Published: 21:37, 08 October 2019
| Updated: 14:06, 09 October 2019
A town centre project dubbed 'a mini Brexit' because of its divisive nature was turned down tonight.
The Calverley Square development, proposed for the heart of Tunbridge Wells, included plans for a new office building, theatre, underground car park and public square.
But it was rejected at a meeting of the full council tonight after more than 100 objections to the scheme.
Supporters of the council plans saidthe development would be an upgrade on the existing "ailing" Assembly Hall theatre and Town Hall.
Planning permission for the landmark project was secured last year.
But it has been met with significant local opposition, with many raising concerns about the huge financial costs, which could reach some £108 million, as well as the potential impact on the popular Calverley Gardens and neighbouring homes.
The application divided opinion at tonight's meeting.
Ahead of the vote, Cllr James Rands (Lib Dem) said the local authority couldn't afford to get it wrong and urged the need for a credible plan.
Cllr Linda Hall (Con) says in her 17 years on the council the level of opposition to a project of this nature had been unprecedented and feared her party could be wiped out in the next local elections.
She suggested leaving a project of this nature in the hands of the private sector rather than the purses of the taxpayer.
Cllr Bob Backhouse (Con) said he had never seen so much “hyperbole” around complaints made against the plan and added the redevelopment was needed to make an attractive destination for tourists and bring Tunbridge Wells into the21st century.
Cllr Joe Simmons (Con) described Calverley Square as Tunbridge Wells’ mini Brexit due to its divisive nature,dividing residents and families
A report, released ahead of the meeting, outlined several recommendations - which included 'endorsing' the project.
It stated "Given the importance of culture and leisure to the town’s economy and social environmental and economic wellbeing, and in recognition of the planned growth to the Borough’s population, this council endorses the principle that it wishes to provide a theatre that meets the needs of residents, visitors and producers."

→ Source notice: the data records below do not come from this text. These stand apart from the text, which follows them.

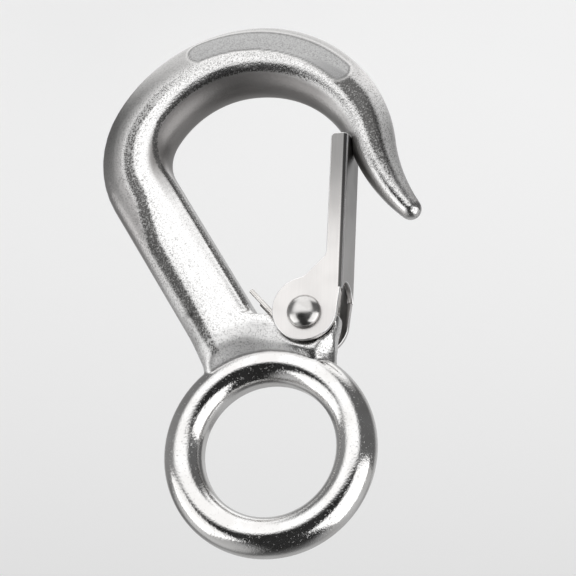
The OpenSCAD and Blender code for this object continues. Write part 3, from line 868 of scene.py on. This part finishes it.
# %% Outline of the rivet
pivot = Vector((-6.7 * MM, 0, -24.95 * MM))
shaft_r = 1.8 * MM
head_r = 3.2 * MM
head_h = 1.9 * MM
head_y = 5.45 * MM
rim_h = 0.25 * MM
rim_round = 0.08 * MM
crown_r = 0.02 * MM


def head_profile(steps):
    yield shaft_r, head_y
    yield head_r - rim_round, head_y
    yield head_r, head_y + rim_round
    for i in range(steps):
        a = math.radians(90 * i / steps)
        yield head_r * math.cos(a), head_y + rim_h + (head_h - rim_h) * math.sin(a)
    yield crown_r, head_y + head_h


one_end = list(head_profile(14))
rings = [(r, -y) for r, y in reversed(one_end)] + one_end
print("rings:", len(rings))

# %% [markdown]
# A small disc on the crown of one head is extruded from ring to ring, and each new ring is scaled
# about the axis, as on a lathe. So the rivet is one closed piece from crown to crown.

# %% Turn the rivet
bpy.ops.object.select_all(action="DESELECT")
bpy.ops.mesh.primitive_circle_add(vertices=56, radius=rings[0][0], fill_type="NGON",
                                  location=(pivot.x, rings[0][1], pivot.z),
                                  rotation=(math.radians(90), 0, 0))
rivet = bpy.context.active_object
rivet.name = "rivet_domed"
bpy.ops.object.transform_apply(location=True, rotation=True, scale=True)
bpy.ops.object.mode_set(mode="EDIT")
for (r0, y0), (r1, y1) in zip(rings, rings[1:]):
    bpy.ops.mesh.extrude_region_move(TRANSFORM_OT_translate={"value": (0, y1 - y0, 0)})
    if r1 != r0:
        bpy.ops.transform.resize(value=(r1 / r0, 1, r1 / r0), center_override=pivot)
bpy.ops.mesh.select_all(action="SELECT")
bpy.ops.mesh.normals_make_consistent(inside=False)
bpy.ops.object.mode_set(mode="OBJECT")
bpy.ops.object.shade_smooth_by_angle(angle=math.radians(40))
print("rivet, mm:", [round(v / MM, 2) for v in rivet.dimensions])

# %% [markdown]
# The rivet's heads are buffed with the eye, but they are small and take more knocks, so they
# are a little duller and darker.

# %% Material: buffed rivet
buffed_rivet, tree, _, grain = new_metal(
    "buffed_rivet", Pit_Size=0.35, Wave_Size=2.0, Pit_Share=0.2)
rivet_skin = mix_value(tree, grain["Patches"], 0.17, 0.24)
rivet_tone = mix_colour(tree, grain["Patches"], (0.54, 0.53, 0.52), (0.62, 0.61, 0.60))
finish_metal(buffed_rivet, rivet_skin, rivet_tone, grain["Height"], 0.004 * MM)
rivet.data.materials.append(buffed_rivet)
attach(rivet, "hook")
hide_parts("rivet")

# %% [markdown]
# ## The spring
# One length of wire makes a double torsion spring: a leg that bears on the neck, a coil
# round the boss, an arm up the channel, a bar across the web, and the same back on the
# other side. It is made in two halves that meet in the middle of the bar, and both halves
# ride on the hook's body.

# %% Sizes of the spring
wire_r = 0.45 * MM
coil_r = 4.35 * MM
side_y = 3.73 * MM
coil_y = 2.27 * MM
leg_l = 11.2 * MM
leg_turn = 43.0
latch_turn = -0.0522
turns_added = 2  # so that the wire runs on round the coil, from the leg to the arm
web_at = -6.9 * MM  # the web's outer face, from the pivot
bar_gap = 0.12 * MM
bar_x, bar_z = web_at + sheet_t + bar_gap + wire_r, -14 * MM
turn = math.radians(latch_turn)
bar_at = Vector((bar_x * math.cos(turn) - bar_z * math.sin(turn), 0,
                 bar_x * math.sin(turn) + bar_z * math.cos(turn)))
arm_turn = math.degrees(math.atan2(bar_at.z, bar_at.x)) - \
    math.degrees(math.acos(coil_r / bar_at.length)) + 360 * turns_added
print("turns in a coil:", round((arm_turn - leg_turn) / 360, 2))

# %% [markdown]
# The route is a list of points, seen from the pivot. The leg is straight, the coil moves in
# towards the middle as it turns, and a soft bend leads from the arm into the bar.

# %% Route of the wire
def on_circle(turn_deg, radius):
    return Vector((radius * math.cos(math.radians(turn_deg)), 0,
                   radius * math.sin(math.radians(turn_deg))))


def wire_route(coil_steps=72, bend_steps=6, bend=0.9 * MM):
    leg_end = on_circle(leg_turn, coil_r) + on_circle(leg_turn - 90, leg_l)
    route = [leg_end + Vector((0, -side_y, 0))]
    for i in range(coil_steps + 1):
        t = i / coil_steps
        p = on_circle(leg_turn + (arm_turn - leg_turn) * t, coil_r)
        route.append(p + Vector((0, -side_y + (side_y - coil_y) * t, 0)))
    for i in range(bend_steps + 1):
        a = math.radians(90 * i / bend_steps)
        back = bend * (1 - math.sin(a)) / bar_at.length
        route.append(bar_at * (1 - back) + Vector((0, -coil_y + bend * (1 - math.cos(a)), 0)))
    route.append(bar_at.copy())
    return route


route = wire_route()
length = sum((b - a).length for a, b in zip(route, route[1:]))
print("half a spring holds %.1f mm of wire" % (length / MM))

# %% [markdown]
# Spring wire is drawn through a die, which leaves it bright but a little streaky. Nothing buffs
# it after that.

# %% Material: drawn wire
drawn_wire, tree, _, grain = new_metal(
    "drawn_wire", Pit_Size=0.25, Wave_Size=1.5, Pit_Share=0.2)
wire_skin = mix_value(tree, grain["Patches"], 0.2, 0.3)
wire_tone = mix_colour(tree, grain["Patches"], (0.60, 0.58, 0.56), (0.70, 0.68, 0.66))
finish_metal(drawn_wire, wire_skin, wire_tone, grain["Height"], 0.004 * MM)

# %% [markdown]
# A curve with a round bevel is the quickest wire: the route is its spine. It becomes a mesh,
# which rides on the hook's body.

# %% Two halves of the spring
def spring_half(name, side):
    wire = bpy.data.curves.new(name, "CURVE")
    wire.dimensions = "3D"
    wire.bevel_depth = wire_r
    wire.bevel_resolution = 4
    wire.use_fill_caps = True
    spline = wire.splines.new("POLY")
    spline.points.add(len(route) - 1)
    for point, p in zip(spline.points, route):
        point.co = (pivot.x + p.x, side * -p.y, pivot.z + p.z, 1)
    half = bpy.data.objects.new(name, wire)
    bpy.context.scene.collection.objects.link(half)
    pick(half)
    bpy.ops.object.convert(target="MESH")
    half = bpy.context.active_object
    bpy.ops.object.mode_set(mode="EDIT")
    bpy.ops.mesh.select_all(action="SELECT")
    bpy.ops.mesh.remove_doubles(threshold=0.001 * MM)
    bpy.ops.mesh.normals_make_consistent(inside=False)
    bpy.ops.object.mode_set(mode="OBJECT")
    bpy.ops.object.shade_smooth_by_angle(angle=math.radians(40))
    half.data.materials.clear()
    half.data.materials.append(drawn_wire)
    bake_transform(half)
    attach(half, "hook")
    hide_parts("spring")
    print(name, len(half.data.vertices), "vertices")


spring_half("spring_near", -1)
spring_half("spring_far", 1)
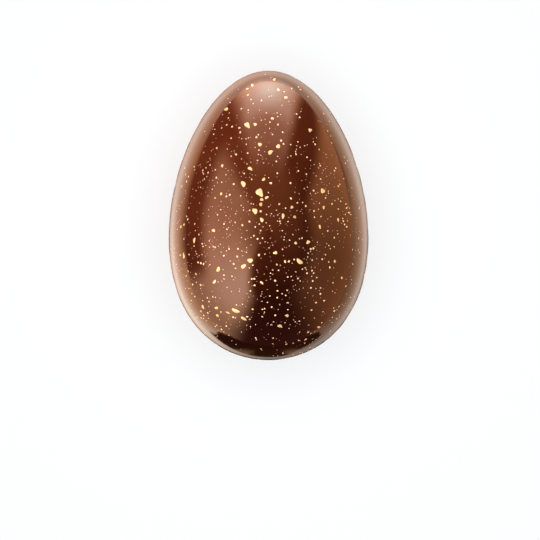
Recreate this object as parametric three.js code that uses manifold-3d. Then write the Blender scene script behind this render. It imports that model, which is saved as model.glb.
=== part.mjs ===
// A moulded chocolate egg, splashed all over with drops of gold colour, lying on its back half.
// Millimetres, +Z up. The long axis runs along Y, with the narrow end at +Y. The origin is under the
// middle of the egg's length, on the surface that it lies on, and +Z is the side that faces the buyer.
// The egg was cast as two half shells, which meet in a thin raised seam round its widest outline.

import * as THREE from "three";
import { mergeVertices } from "three/addons/utils/BufferGeometryUtils.js";
import Module from "manifold-3d";

// Driving dimensions of the egg
const EGG_LENGTH = 150;
const EGG_WIDTH = 103.4;
const WIDEST_SHIFT = 11.7; // from the middle of the length towards the blunt end
const FLAT_DEPTH = 1; // how far the small flat that it rests on cuts into the round
const SEAM_HEIGHT = 0.3;
const SEAM_WIDTH = 1.1;
const SEAM_CHAMFER = 0.25;

// How finely the egg is faceted
const RINGS = 34;
const SEGMENTS = 48;
const NEAR = 1e-4; // corners closer than this are one, and it is the step for a slope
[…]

It added that the project should be 'approved for funding and delivery'.
An opposition group, the Tunbridge Wells Alliance, was set up to fight the plan and won six seats in May's local elections, which included victory over former Tory leader David Jukes.
The future of the project was thrown into uncertainty during a meeting held in June when two councillors drafted a proposal to terminate the scheme.
A public inquiry into the regeneration project was also launched earlier this year.